We explained the difference in the porosity estimation between the two locations by addressing the local pressure produced by the flow on the model. Previous investigations showed that the surrounding air pressure plays an important role in promoting or damping the splash upon impact on dry surfaces (Xu and others, Reference Xu, Zhang and Nagel2005). Furthermore, higher ambient pressure reduces the chances of the existing air bubbles leaving the water film after they have formed. By definition, the local pressure on the stagnation point is the highest pressure in the entire model. The local pressure on the leading edge region was estimated to be 5500 Pa lower than that on the stagnation line. In our findings, larger pressure correlates with larger porosity.

Origin of the pores observed in the samples

Several processes relating the freezing of water, droplet impact and air entrapment have been studied previously. All of these processes could account for the porosity we found in our measurements. The freezing of water over a surface produces the appearance of air bubbles in the frozen structure. The origin of these bubbles is the dissolution of air present in the water. It was shown by Carte (Reference Carte1961) that the size of the bubbles produced by the dissolved air is difficult to estimate because it depends on several factors, including the freezing rate and the amount of dissolved air in the water among others. This mechanism was also observed by Schremb and others (Reference Schremb, Roisman and Tropea2017), who studied the presence of air inclusions on an impinged supercooled droplet on a dry surface. Nevertheless, our visualisation (Fig. 6b) shows a lamella spreading from the impact location and forming a crown. This is a typical structure of high-speed impacts on wetted surfaces (Burzynski and Bansmer, Reference Burzynski and Bansmer2018), demonstrating the presence of water over the ice layer. The impact on the wetted surface causes other types of air entrapment that could explain the size of the pores we found in our samples. Different approaches used to estimate the size of the entrapped bubbles are shown in Table 5. Droplet impact on wetted surfaces entraps more air than on dry surfaces since the impacting drop interacts with a free interface of the same liquid, promoting cohesion. If the depth of the liquid phase on the surface is large enough, a crater filled with air is formed by the impacting droplet. If not, other air entrapment mechanisms take place, such as the torus-like bubble break. The size of the entrapped bubbles in such impacts has been quantified by several studies. Unfortunately, one of the limitations of our study is that we were not able to estimate the thickness of the water layer to narrow down which kind of interaction is taking place. Most of the related studies deal with a low-speed impingement and larger impacting droplets than the ones used in our experiments.
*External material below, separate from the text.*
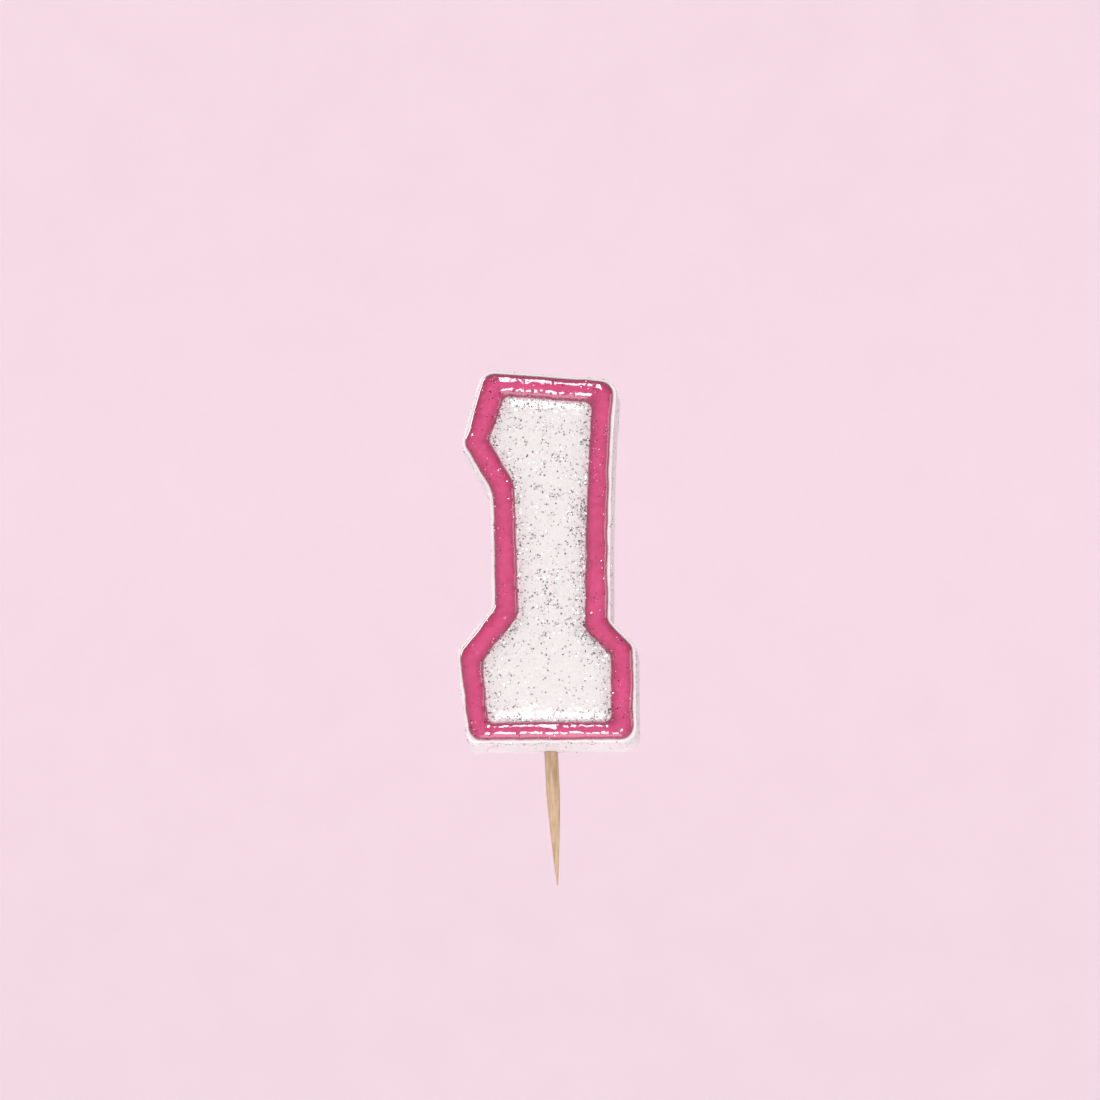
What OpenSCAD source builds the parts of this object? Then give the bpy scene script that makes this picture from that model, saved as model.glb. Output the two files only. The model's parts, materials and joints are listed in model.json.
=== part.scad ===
// Numeral "1" birthday candle: white cast wax with a raised pink bead, a glitter panel, a wick and a wooden pick.
// Millimetres. +Z is up, the numeral's face looks along -Y, and +X is to its right.
// The origin is on the pick's axis, where the pick leaves the wax.

/* [Numeral] */
// Height of the wax numeral at its left top corner, measured on the flat back
numeral_h = 56.3; // [54:0.1:60]
// Thickness of the wax from its flat back to the flat land under the bead
numeral_t = 8.5; // [7:0.1:12]
// How much wider the flat back is than the front, on each side, so that the casting leaves its mould
draft = 0.3; // [0:0.05:1]
// Width of the white lip that shows outside the bead
lip = 0.4; // [0.3:0.05:0.6]
// Rounding of the wax's front edge
edge_r = 0.3; // [0.1:0.05:0.3]

/* [Bead and panel] */
// Height of the bead above the land
bead_h = 1.1; // [0.5:0.1:1.6]
// Depth of the pocket that the panel fills
pocket_depth = 0.6; // [0.3:0.1:1.5]
// How far the panel stands above the land
panel_proud = 0.35; // [0.1:0.05:0.6]
// Distance between neighbouring glitter flakes
flake_pitch = 1.7; // [1.4:0.1:3]
// Radius of the largest glitter flake
flake_r = 0.3; // [0.15:0.05:0.35]
// Thickness of a glitter flake
flake_t = 0.05; // [0.03:0.01:0.1]

/* [Pick] */
// Diameter of the pick where it leaves the wax
pick_d = 2.0; // [1.8:0.1:2.2]
// Length of the pick's straight stretch below the wax
pick_straight = 6; // [4:0.5:10]
// Length of the pick below the wax, with its point
pick_out = 19.8; // [15:0.1:30]
// Length of the pick inside the wax
pick_in = 20; // [12:1:24]
// Sideways lean of the pick, its point towards +X
pick_lean = 2.7; // [0:0.1:4]
// Distance from the pick's axis to the flat back
pick_to_back = 1.6; // [1.5:0.1:3]
// Radial clearance between the socket and the pick's thickest part in it
socket_gap = 0.05; // [0.02:0.01:0.1]

/* [Wick] */
// Diameter of the braided wick
wick_d = 1.0; // [0.8:0.1:1.4]
// Length of the wick's free end, from its fold
wick_free = 8; // [6:0.5:12]
// Distance from the flat back to the middle of the fold
wick_stand_off = 1.1; // [1:0.1:2]
// Height at which the wick leaves the back
wick_exit_z = 52.5; // [40:0.5:53]

/* [Hidden] */
arc_steps = 7;
bead_steps = 8;
edge_steps = 3;
round_fn = 48;
back_y = pick_to_back;
land_y = back_y - numeral_t;
skirt = lip + draft;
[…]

Despite these differences, we can extract trends and rough estimations of the size of the air bubbles produced by the impact of droplets on surfaces.

Table 5. Air bubble diameter (D _b) from different water impact studies considering air bubble volume (V _b), impact droplet volume (V _drop), diameter (D _drop), radius (R _drop), Stokes number (St) and impact velocity (U)

Thoroddsen and others (Reference Thoroddsen, Etoh and Takehara2003) reported air bubbles entrapped between the droplet and the water layer with a volume of ~2% of the volume of the impacting droplet. In our case, assuming a droplet of 40 μm, the entrapped bubbles would have a size of 5.4 μm. Weiss and Yarin (Reference Weiss and Yarin1999) quantified the size of the bubbles produced by other entrapment mechanisms, such as the torus-like bubble break. In this case, it was estimated that the air bubble radius is 2 × 10⁻³ times the radius of the impacting droplets. For our 40 μm droplet, the bubbles would be around 0.1 μm in diameter. Hendrix and others (Reference Hendrix, Bouwhuis, van der Meer, Lohse and Snoeijer2016) suggested a universal scaling for the ratio between the volume of the impacting droplet and the air bubble depending on the Stokes number of the impacting droplet. According to this scaling, our conditions produce air bubbles with an approximate diameter of 2 μm. Recently, San Lee and others (Reference San Lee2020) suggested a relationship between the impingement velocity and the radius of the entrapped bubble. This results in an air bubble diameter of 0.4 μm for a 40 m s⁻¹ velocity impact. All the estimated sizes of the air bubbles reported by previous studies are well below the resolution we can achieve with our scanning techniques.

Moreover, the amount of droplets impacting the ice layer (90 000 cm⁻² in 1 s) suggests that several droplets impact the surface within a short period of time, which is not the case in the studies mentioned, where one isolated droplet impinges on a wetted surface. This phenomenon is comparable to the impact of a spray on a wetted surface. Kalantri and others (Reference Kalantri, Roisman and Tropea2006) studied this case, showing that the size distribution of the air bubbles entrapped (between 20 and 50 μm) is similar to the droplet distribution produced by the spray (between 30 and 40 μm). Furthermore, the pore size distribution in our samples follows a log-normal distribution, which is commonly observed in the study of atomisers and the characterisation of the droplets forming the spray (Nasr and others, Reference Nasr, Yule and Bendig2002). Given the resolution of our measurements, we were not able to identify pores which might be produced by individual droplet impingement. Nevertheless, the pore size distribution and the number of droplets impacting per second suggest that the accumulation of water on the model might be addressed as a spray phenomenon, rather than individual droplet impingement. A spray impact would also change the structure of the water film, creating undulations on the film and thus increasing the amount of air entrapped. These undulations and water film deformation interacting with a rough ice surface could also explain the presence of larger pores, which cannot be directly related to the impact of a spray on a water film.